In an interesting review of the economy to come, Paul Krugman and Robin Wells channel economist Richard Koo, author of The Holy Grail of Macroeconomics: Lessons from Japan's Great Recession. The most interesting part of the article concerns Japan's response to its recession, which should sound familiar to an American audience:

Most economists discussing Japan's experience over the past two decades treat it as a cautionary tale: year after year of large budget deficits, steadily rising public debt, yet still no full recovery. Koo, however, sees Japan as a qualified success story. In his view, the financial wreckage that occurred when Japan's bubble economy of the 1980s burst could easily have led to a depression-level slump.
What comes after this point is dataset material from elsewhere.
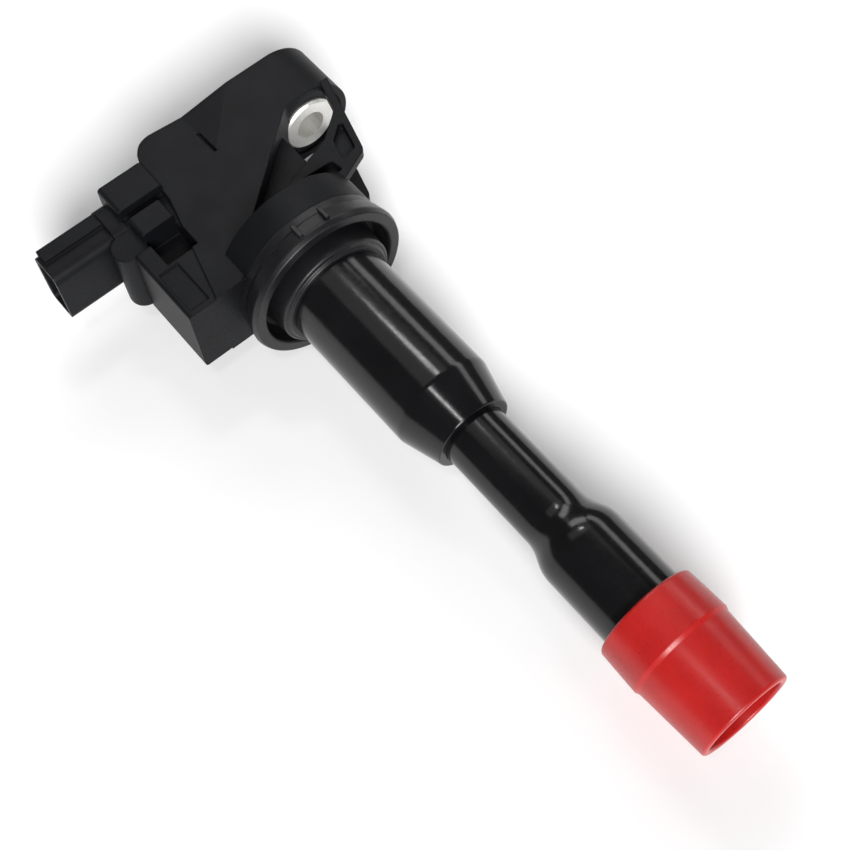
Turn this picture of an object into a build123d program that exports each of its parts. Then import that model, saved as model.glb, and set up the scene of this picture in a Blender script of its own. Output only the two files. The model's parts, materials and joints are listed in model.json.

Japan, however, managed to avoid that fate. The key, he argues, was those much-maligned budget deficits. Japan's fiscal gap, he declares, "is a perfect example of a good deficit," which sustained the economy while the private sector gradually restored its balance sheets to health. The only times Japanese policy went wrong, in Koo's view, were those occasions when policymakers tried to return to budget orthodoxy, in each case setting off a new recession.

Koo argues that today, with the world as a whole in balance-sheet recession, the governments of major economies need precisely to run large fiscal deficits, and to continue doing so until the private sector is ready to spend again. Only then, with the economy no longer dependent on government support, would it be appropriate to shift to deficit reduction.